- _Required task_
Output only the lines running from the line bearing "return bagel" through the line bearing "cad_parts[node].hide_render = cad_parts[node].hide_viewport", character for character.

- _Dataset content_
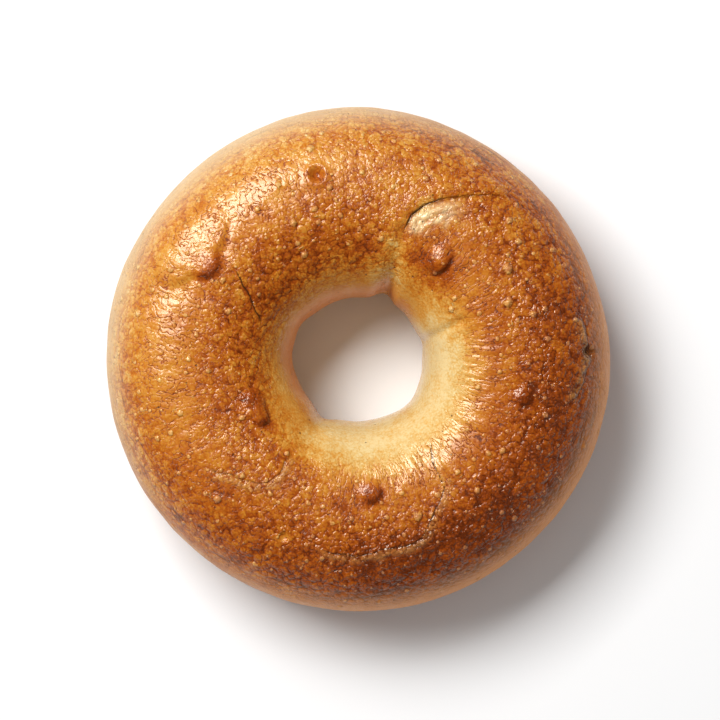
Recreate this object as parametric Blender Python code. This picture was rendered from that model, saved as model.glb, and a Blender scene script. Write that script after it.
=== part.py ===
"""A plain bagel: one ring of dough, rolled into a rope, joined end over end, boiled and baked.

The ring lies on its flat underside, on z = 0, with the hole upright. Angles run
anticlockwise from +X, seen from above. Every point of the skin has a ring angle, round the
hole, and a section angle, round the dough: 0 at the outer side, 90 on top, 180 in the hole.
"""

import math

import bpy

MM = 0.001

# Driving dimensions
OUTER_DIAMETER = 105.0 * MM
HOLE_DIAMETER = 25.8 * MM
HEIGHT = 34.0 * MM
SIDE_HEIGHT = 15.0 * MM  # height of the widest line of the outer side
THROAT_HEIGHT = 14.0 * MM  # height of the narrowest line of the hole
BASE_INSET = 10.0 * MM  # from the widest line in to the flat underside

# Fullness of the dough: 2 is an ellipse, and more is squarer
SHOULDER_FULLNESS = 2.4
UNDERSIDE_FULLNESS = 2.0

# Mesh of the skin
RING_STEPS = 150
SECTION_STEPS = 38
HALF_STEP = 180 / SECTION_STEPS  # the flat underside is one step of the section wide, centred on 270

# Slow unevenness round the ring: (waves round the ring, angle of a crest, height of a crest)
OUTLINE_WAVES = ((1, -30, 0.22 * MM), (2, -53, 0.13 * MM), (3, -28, 0.09 * MM), (4, 3, 0.14 * MM))
CROWN_WAVES = ((1, 118, 0.35 * MM), (2, 35, 0.30 * MM), (3, 250, 0.20 * MM))

# Corners of the hole, where the dough creased as it closed in: (angle, depth, half width in degrees)
HOLE_CORNERS = (
    (14, 0.8 * MM, 15),
    (46, 0.9 * MM, 16),
    (67, 1.6 * MM, 9),
    (149, 0.9 * MM, 14),
    (176, 0.7 * MM, 16),
    (239, 1.1 * MM, 10),
    (323, 1.3 * MM, 22),
    (352, 0.4 * MM, 12),
)

# Creases: points (angle, distance from the middle) along each, then depth and half width
SEAM = ((66, 12.0 * MM), (67, 17.0 * MM), (69, 23.5 * MM), (70, 31.0 * MM), (66, 35.5 * MM),
        (58, 41.0 * MM), (48, 46.0 * MM))
SEAM_DEPTH = 1.4 * MM
SEAM_HALF_WIDTH = 1.5 * MM
SEAM_END_SHARE = 0.35  # depth left at the outer end of the seam
THROAT_CREASE = ((14, 12.0 * MM), (17, 17.0 * MM), (20, 23.0 * MM))
THROAT_CREASE_DEPTH = 0.6 * MM
THROAT_CREASE_HALF_WIDTH = 1.1 * MM

# Blisters and dents of the top: (angle, distance from the middle, length along the radius,
# length round the ring, height), with a dent's height below zero
BLISTERS = (
    (147.7, 38.4 * MM, 7.4 * MM, 8.4 * MM, 0.9 * MM),
    (51.1, 26.6 * MM, 6.6 * MM, 4.2 * MM, 1.1 * MM),
    (207.5, 23.6 * MM, 4.0 * MM, 7.6 * MM, 1.1 * MM),
    (102.2, 39.6 * MM, 4.8 * MM, 4.8 * MM, -1.0 * MM),
    (347.2, 35.9 * MM, 4.2 * MM, 4.2 * MM, 0.6 * MM),
    (276.4, 28.2 * MM, 4.4 * MM, 4.4 * MM, 0.6 * MM),
    (247.7, 40.3 * MM, 3.6 * MM, 3.6 * MM, -0.6 * MM),
    (2.0, 48.4 * MM, 3.4 * MM, 5.0 * MM, -0.8 * MM),
)

CRUST_COLOUR = (0.52, 0.235, 0.055, 1.0)
CRUST_ROUGHNESS = 0.38


def turn_between(a, b):
    """The angle from b to a, in degrees, between -180 and 180."""
    return (a - b + 180.0) % 360.0 - 180.0


def waves(angle, crests):
    return sum(height * math.cos(math.radians(count * (angle - crest))) for count, crest, height in crests)


def bell(distance, half_width):
    """1 in the middle, and about 0.37 at half_width."""
    return math.exp(-((distance / half_width) ** 2))


def outer_radius(angle):
    return OUTER_DIAMETER / 2 + waves(angle, OUTLINE_WAVES)


def hole_radius(angle):
    corners = sum(depth * bell(turn_between(angle, at), spread) for at, depth, spread in HOLE_CORNERS)
    return HOLE_DIAMETER / 2 + corners


def crown_height(angle):
    return HEIGHT + waves(angle, CROWN_WAVES)


def on_superellipse(section, fullness):
    """Across and up, each from -1 to 1, for a section angle in degrees."""
    across, up = math.cos(math.radians(section)), math.sin(math.radians(section))
    size = (abs(across) ** fullness + abs(up) ** fullness) ** (1 / fullness)
    return across / size, up / size


def round_the_flat(section):
    """Stretches each lower quarter, so that 270 is reached half a step early, at the flat's edge."""
    stretch = 90 / (90 - HALF_STEP)
    return 180 + (section - 180) * stretch if section < 270 else 360 - (360 - section) * stretch


def section_point(angle, section):
    """Distance from the middle and height of a point of the plain dough, without relief."""
    outer, hole = outer_radius(angle), hole_radius(angle)
    crown = (OUTER_DIAMETER + HOLE_DIAMETER) / 4
    above = section <= 180
    outside = section < 90 or section > 270
    if above:
        across, up = on_superellipse(section, SHOULDER_FULLNESS)
    else:
        across, up = on_superellipse(round_the_flat(section), UNDERSIDE_FULLNESS)
    widest_height = SIDE_HEIGHT if outside else THROAT_HEIGHT
    if above:
        reach = outer - crown if outside else crown - hole
        return crown + across * reach, widest_height + up * (crown_height(angle) - widest_height)
    flat_edge = outer - BASE_INSET if outside else hole + BASE_INSET
    return flat_edge + across * BASE_INSET, widest_height * (1 + up)


def plan(angle, distance):
    return distance * math.cos(math.radians(angle)), distance * math.sin(math.radians(angle))


def crease_depth(x, y, course, half_width, end_share=1.0):
    """How deep a crease is at x, y, as a share of its full depth; it shallows towards its outer end."""
    points = [plan(*point) for point in course]
    deepest = 0.0
    for step, ((ax, ay), (bx, by)) in enumerate(zip(points, points[1:])):
        along_x, along_y = bx - ax, by - ay
        share = ((x - ax) * along_x + (y - ay) * along_y) / (along_x**2 + along_y**2)
        share = min(max(share, 0.0), 1.0)
        gap = math.hypot(x - ax - share * along_x, y - ay - share * along_y)
        travelled = (step + share) / (len(points) - 1)
        deepest = max(deepest, bell(gap, half_width) * (1 - (1 - end_share) * travelled))
    return deepest


def relief(angle, distance):
    """How far the top of the skin stands out of the plain dough, at this place seen from above."""
    x, y = plan(angle, distance)
    height = -SEAM_DEPTH * crease_depth(x, y, SEAM, SEAM_HALF_WIDTH, SEAM_END_SHARE)
    height -= THROAT_CREASE_DEPTH * crease_depth(x, y, THROAT_CREASE, THROAT_CREASE_HALF_WIDTH)
    for at, out, long, wide, rise in BLISTERS:
        round_ring = math.radians(turn_between(angle, at)) * distance
        height += rise * bell(math.hypot((distance - out) / long, round_ring / wide), 0.5)
    return height


def skin_point(angle, section):
    """A point of the finished skin. Relief pushes it away from the middle of the dough's section."""
    distance, height = section_point(angle, section)
    fade = min(1.0, max(0.0, math.sin(math.radians(section)) * 4 + 1))  # none on the underside
    middle = (outer_radius(angle) + hole_radius(angle)) / 2
    out, up = distance - middle, height - SIDE_HEIGHT
    push = fade * relief(angle, distance) / math.hypot(out, up)
    return (*plan(angle, distance + push * out), height + push * up)


def crust_material():
    material = bpy.data.materials.new("baked_crust")
    material.use_nodes = True
    shader = material.node_tree.nodes["Principled BSDF"]
    shader.inputs["Base Color"].default_value = CRUST_COLOUR
    shader.inputs["Roughness"].default_value = CRUST_ROUGHNESS
    shader.inputs["Metallic"].default_value = 0.0
    return material


def build_bagel():
    """A torus whose every vertex is moved to its place on the skin of the dough."""
    bpy.ops.mesh.primitive_torus_add(
        major_segments=RING_STEPS, minor_segments=SECTION_STEPS, major_radius=1.0, minor_radius=0.25
    )
    bagel = bpy.context.object
    bagel.name = bagel.data.name = "bagel"
    for vertex in bagel.data.vertices:
        x, y, z = vertex.co
        angle = math.degrees(math.atan2(y, x)) % 360
        section = math.degrees(math.atan2(z, math.hypot(x, y) - 1.0)) % 360
        vertex.co = skin_point(angle, section)
    stand_on_middle(bagel.data)
    bagel.data.materials.append(crust_material())
    bagel.data.shade_smooth()
    return bagel


def stand_on_middle(mesh):
    """Shifts the ring so that the middle of its outline, seen from above, is at x = y = 0."""
    for axis in (0, 1):
        places = [vertex.co[axis] for vertex in mesh.vertices]
        middle = (min(places) + max(places)) / 2
        for vertex in mesh.vertices:
            vertex.co[axis] -= middle


def clear_scene():
    for thing in list(bpy.data.objects):
        bpy.data.objects.remove(thing)


clear_scene()
build_bagel()
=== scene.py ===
import math

import bpy
import numpy as np
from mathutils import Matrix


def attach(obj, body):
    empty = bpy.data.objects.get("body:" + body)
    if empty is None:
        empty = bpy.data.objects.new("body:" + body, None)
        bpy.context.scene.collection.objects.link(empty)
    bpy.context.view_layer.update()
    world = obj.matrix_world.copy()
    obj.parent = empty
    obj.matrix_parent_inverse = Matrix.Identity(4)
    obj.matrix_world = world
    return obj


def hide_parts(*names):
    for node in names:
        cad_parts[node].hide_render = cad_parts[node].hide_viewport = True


# A plain bagel: one ring of dough, joined end over end, boiled and baked. The crust is one closed skin.
# Angles are degrees: a ring angle runs anticlockwise from +X seen from above, and a section angle runs
# from the outer side (0) over the top (90) into the hole (180) and under it (270).
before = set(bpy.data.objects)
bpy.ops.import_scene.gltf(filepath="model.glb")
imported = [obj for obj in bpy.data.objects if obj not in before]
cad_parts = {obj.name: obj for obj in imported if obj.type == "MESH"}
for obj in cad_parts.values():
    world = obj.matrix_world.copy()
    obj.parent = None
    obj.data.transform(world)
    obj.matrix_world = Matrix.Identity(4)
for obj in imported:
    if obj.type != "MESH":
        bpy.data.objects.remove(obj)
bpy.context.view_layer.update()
mm = 0.001
cameraHeight = 0.628  # above the widest line of the dough
shadedSide = -45  # ring angle facing away from the softbox, from which the painted light and shade in the colour are measured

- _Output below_
    return bagel


def stand_on_middle(mesh):
    """Shifts the ring so that the middle of its outline, seen from above, is at x = y = 0."""
    for axis in (0, 1):
        places = [vertex.co[axis] for vertex in mesh.vertices]
        middle = (min(places) + max(places)) / 2
        for vertex in mesh.vertices:
            vertex.co[axis] -= middle


def clear_scene():
    for thing in list(bpy.data.objects):
        bpy.data.objects.remove(thing)


clear_scene()
build_bagel()
=== scene.py ===
import math

import bpy
import numpy as np
from mathutils import Matrix


def attach(obj, body):
    empty = bpy.data.objects.get("body:" + body)
    if empty is None:
        empty = bpy.data.objects.new("body:" + body, None)
        bpy.context.scene.collection.objects.link(empty)
    bpy.context.view_layer.update()
    world = obj.matrix_world.copy()
    obj.parent = empty
    obj.matrix_parent_inverse = Matrix.Identity(4)
    obj.matrix_world = world
    return obj


def hide_parts(*names):
    for node in names:
        cad_parts[node].hide_render = cad_parts[node].hide_viewport = True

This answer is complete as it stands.